Reproduce each line exactly. Skip none.

-- START Material --

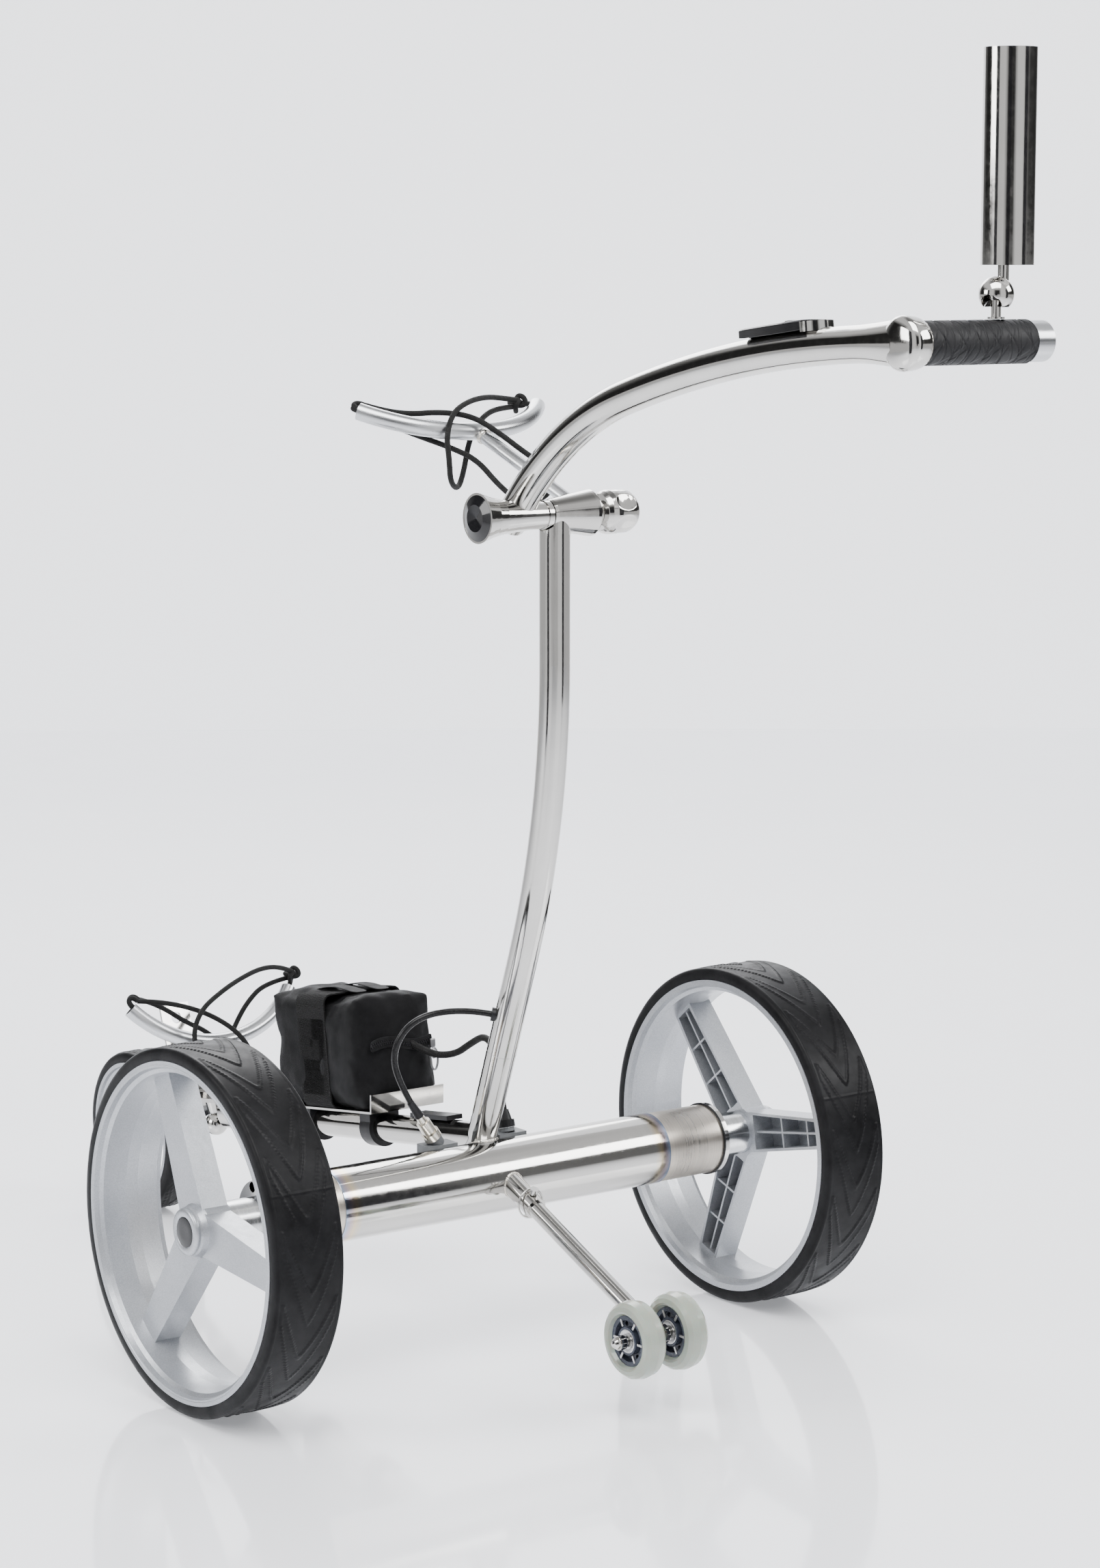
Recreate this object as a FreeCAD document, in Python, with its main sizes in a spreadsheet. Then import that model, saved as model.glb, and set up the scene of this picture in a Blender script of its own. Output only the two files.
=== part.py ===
import FreeCAD, Part
import math
import os

import Sketcher

# Three-wheeled stainless steel electric golf trolley, in millimetres.
# +Z is up, the floor is z = 0 and the origin lies on it under the middle of the rear axle.
# +X is the trolley's left, and the front wheel points along -Y.

Vector = FreeCAD.Vector
Rotation = FreeCAD.Rotation
Placement = FreeCAD.Placement
EAST, NORTH, UP = Vector(1, 0, 0), Vector(0, 1, 0), Vector(0, 0, 1)

doc = FreeCAD.newDocument("golf_trolley")
sheet = doc.addObject("Spreadsheet::Sheet", "dims")

DIMENSIONS = [
    ("wheel_radius", 165), ("wheel_width", 69.5), ("tread_half", 34.4), ("tread_flat", 30),
    ("lip_radius", 152.6), ("seat_radius", 150.3), ("barrel_radius", 139), ("barrel_edge", 142),
    ("wheel_offset", 306), ("rim_lip_inner", 147), ("hub_radius", 21), ("hub_bore", 8.2),
    ("hub_inner_face", -14), ("hub_outer_face", 26), ("spoke_root", 40), ("spoke_tip", 27),
    ("spoke_depth", 26), ("spoke_wall", 3), ("spoke_back", -10), ("left_phase", 113),
    ("right_phase", 10),
    ("axle_radius", 34), ("axle_wall", 2), ("axle_half", 185), ("sleeve_radius", 33.3),
    ("sleeve_bore", 31.4), ("sleeve_end", 250), ("flange_radius", 34.6), ("flange_thick", 5),
    ("collar_radius", 21), ("shaft_radius", 8.1), ("shaft_bush", 13),
    ("motor_radius", 29), ("motor_inner", 70), ("gearbox_start", 176), ("motor_end", 244),
    ("pivot_bolt", 6.2),
    ("tube_radius", 14), ("tube_wall", 1.8), ("spigot_length", 62), ("mast_lean", 20),
    ("mast_foot_back", -30), ("stub_length", 129.6), ("mast_straight", 101.3),
    ("mast_bend", 796), ("pivot_back", 97), ("pivot_height", 788),
    ("bar_plane", 36), ("bar_radius", 15), ("bar_wall", 1.8), ("bar_start_back", 77.5),
    ("bar_start_height", 780.4), ("bar_heading", 48), ("bar_straight", 30),
    ("bar_bend_one", 326), ("bar_mid_heading", 16.6), ("bar_bend_two", 1246),
    ("bar_end_heading", 1.2), ("bar_tail", 27),
    ("cross_back", 603.5), ("cross_height", 949.2), ("grip_radius", 17.5), ("grip_inner", 13),
    ("grip_start", 30.5), ("grip_end", -84.4), ("knob_end", -103.6), ("cross_outer", 51),
    ("cross_radius", 21.5),
    ("cradle_tube", 8), ("cradle_wall", 1.5), ("upper_bend", 127.2), ("upper_back", -139.1),
    ("upper_height", 907.2), ("upper_tilt", 23.3), ("lower_bend", 121.9), ("lower_back", -540.2),
    ("lower_height", 317.6), ("lower_tilt", 61.5), ("cradle_half", 51.5), ("stem_radius", 6),
    ("joint_back", -151), ("joint_height", 181), ("frame_slope", 7.8), ("front_length", 318),
    ("bag_half", 43.9), ("bag_rear", -8.3), ("bag_front", 154.1), ("bag_low", 23.5),
    ("bag_high", 133.6),
    ("front_back", -640), ("front_radius", 86), ("front_width", 42), ("front_lip", 74),
    ("front_seat", 72.4), ("front_hub", 15), ("front_hub_half", 19), ("front_bolt", 5),
    ("fork_half", 29), ("fork_thick", 4), ("fork_width", 22),
    ("skate_offset", 23.5), ("skate_back", 247.6), ("skate_height", 72.3), ("skate_radius", 35),
    ("skate_width", 24), ("skate_core", 22.5), ("skate_bolt", 4), ("arm_radius", 8),
    ("arm_slope", 23), ("socket_radius", 10.4), ("socket_length", 50),
    ("holder_radius", 21), ("holder_bore", 19.8), ("holder_low", 1008.6), ("holder_high", 1175.4),
    ("holder_side", -64), ("ball_side", -53), ("ball_height", 986), ("ball_radius", 14),
    ("lead_radius", 3), ("battery_lead_radius", 3.5), ("elastic_radius", 2.6),
]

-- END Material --

■ **Written solution**:
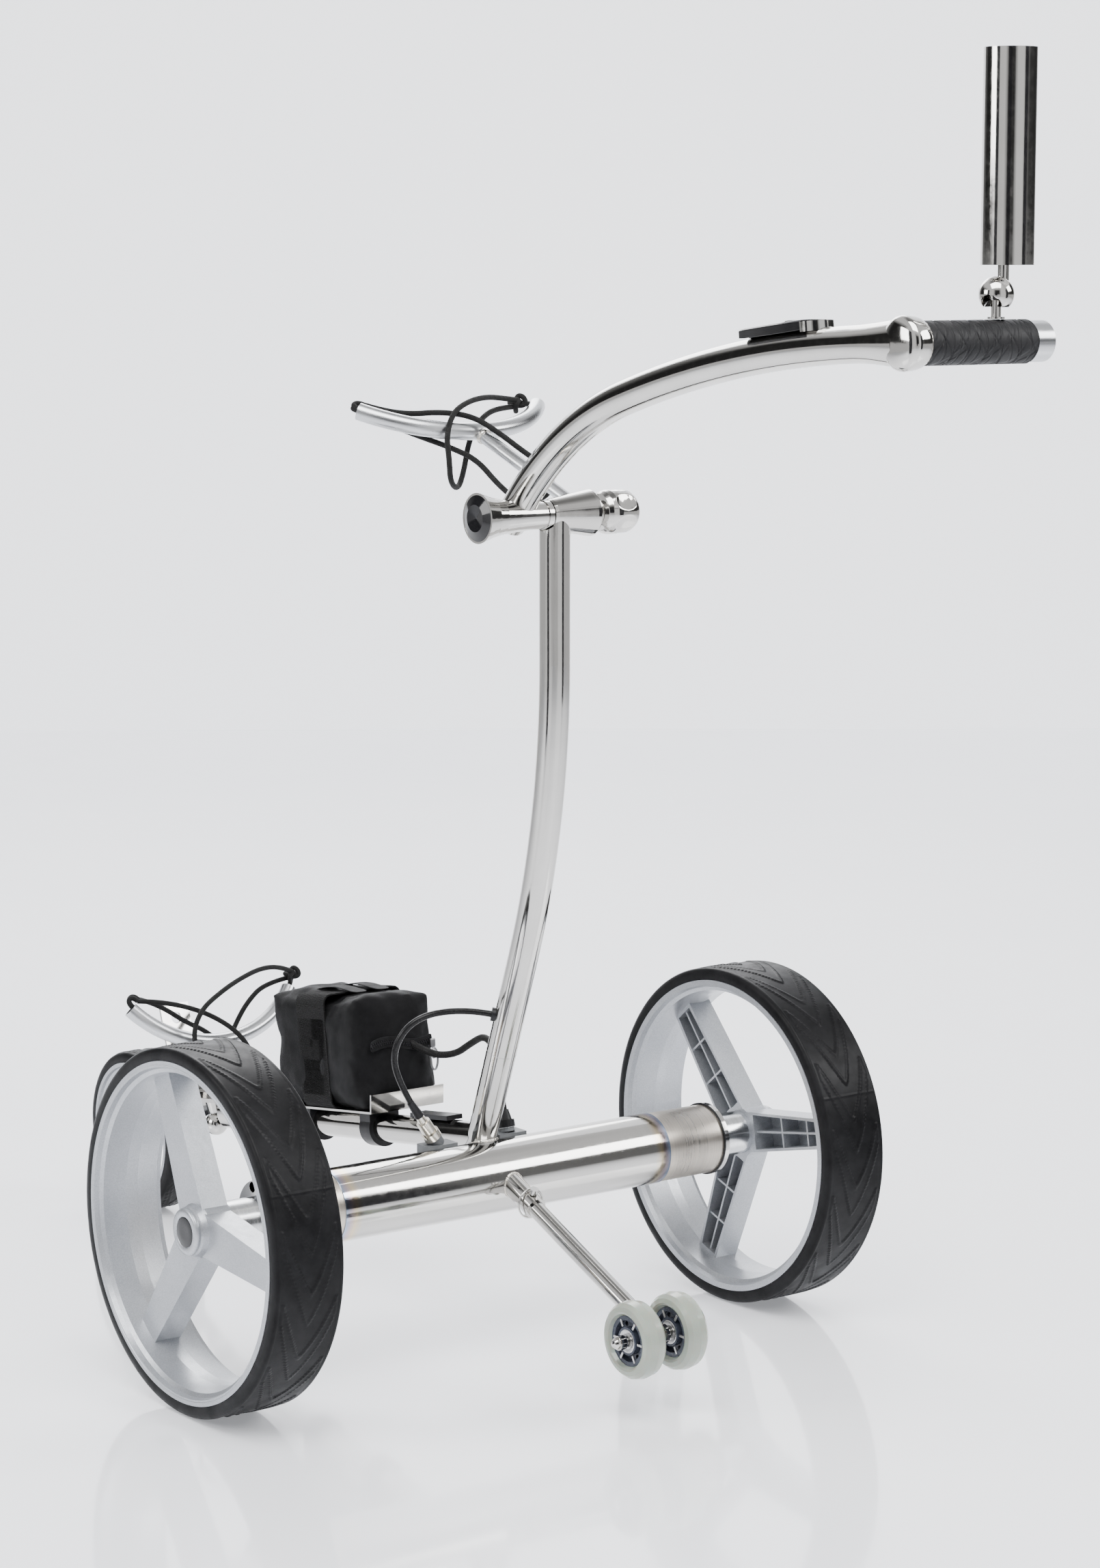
Recreate this object as a FreeCAD document, in Python, with its main sizes in a spreadsheet. Then import that model, saved as model.glb, and set up the scene of this picture in a Blender script of its own. Output only the two files.
=== part.py ===
import FreeCAD, Part
import math
import os

import Sketcher

# Three-wheeled stainless steel electric golf trolley, in millimetres.
# +Z is up, the floor is z = 0 and the origin lies on it under the middle of the rear axle.
# +X is the trolley's left, and the front wheel points along -Y.

Vector = FreeCAD.Vector
Rotation = FreeCAD.Rotation
Placement = FreeCAD.Placement
EAST, NORTH, UP = Vector(1, 0, 0), Vector(0, 1, 0), Vector(0, 0, 1)

doc = FreeCAD.newDocument("golf_trolley")
sheet = doc.addObject("Spreadsheet::Sheet", "dims")

DIMENSIONS = [
    ("wheel_radius", 165), ("wheel_width", 69.5), ("tread_half", 34.4), ("tread_flat", 30),
    ("lip_radius", 152.6), ("seat_radius", 150.3), ("barrel_radius", 139), ("barrel_edge", 142),
    ("wheel_offset", 306), ("rim_lip_inner", 147), ("hub_radius", 21), ("hub_bore", 8.2),
    ("hub_inner_face", -14), ("hub_outer_face", 26), ("spoke_root", 40), ("spoke_tip", 27),
    ("spoke_depth", 26), ("spoke_wall", 3), ("spoke_back", -10), ("left_phase", 113),
    ("right_phase", 10),
    ("axle_radius", 34), ("axle_wall", 2), ("axle_half", 185), ("sleeve_radius", 33.3),
    ("sleeve_bore", 31.4), ("sleeve_end", 250), ("flange_radius", 34.6), ("flange_thick", 5),
    ("collar_radius", 21), ("shaft_radius", 8.1), ("shaft_bush", 13),
    ("motor_radius", 29), ("motor_inner", 70), ("gearbox_start", 176), ("motor_end", 244),
    ("pivot_bolt", 6.2),
    ("tube_radius", 14), ("tube_wall", 1.8), ("spigot_length", 62), ("mast_lean", 20),
    ("mast_foot_back", -30), ("stub_length", 129.6), ("mast_straight", 101.3),
    ("mast_bend", 796), ("pivot_back", 97), ("pivot_height", 788),
    ("bar_plane", 36), ("bar_radius", 15), ("bar_wall", 1.8), ("bar_start_back", 77.5),
    ("bar_start_height", 780.4), ("bar_heading", 48), ("bar_straight", 30),
    ("bar_bend_one", 326), ("bar_mid_heading", 16.6), ("bar_bend_two", 1246),
    ("bar_end_heading", 1.2), ("bar_tail", 27),
    ("cross_back", 603.5), ("cross_height", 949.2), ("grip_radius", 17.5), ("grip_inner", 13),
    ("grip_start", 30.5), ("grip_end", -84.4), ("knob_end", -103.6), ("cross_outer", 51),
    ("cross_radius", 21.5),
    ("cradle_tube", 8), ("cradle_wall", 1.5), ("upper_bend", 127.2), ("upper_back", -139.1),
    ("upper_height", 907.2), ("upper_tilt", 23.3), ("lower_bend", 121.9), ("lower_back", -540.2),
    ("lower_height", 317.6), ("lower_tilt", 61.5), ("cradle_half", 51.5), ("stem_radius", 6),
    ("joint_back", -151), ("joint_height", 181), ("frame_slope", 7.8), ("front_length", 318),
    ("bag_half", 43.9), ("bag_rear", -8.3), ("bag_front", 154.1), ("bag_low", 23.5),
    ("bag_high", 133.6),
    ("front_back", -640), ("front_radius", 86), ("front_width", 42), ("front_lip", 74),
    ("front_seat", 72.4), ("front_hub", 15), ("front_hub_half", 19), ("front_bolt", 5),
    ("fork_half", 29), ("fork_thick", 4), ("fork_width", 22),
    ("skate_offset", 23.5), ("skate_back", 247.6), ("skate_height", 72.3), ("skate_radius", 35),
    ("skate_width", 24), ("skate_core", 22.5), ("skate_bolt", 4), ("arm_radius", 8),
    ("arm_slope", 23), ("socket_radius", 10.4), ("socket_length", 50),
    ("holder_radius", 21), ("holder_bore", 19.8), ("holder_low", 1008.6), ("holder_high", 1175.4),
    ("holder_side", -64), ("ball_side", -53), ("ball_height", 986), ("ball_radius", 14),
    ("lead_radius", 3), ("battery_lead_radius", 3.5), ("elastic_radius", 2.6),
]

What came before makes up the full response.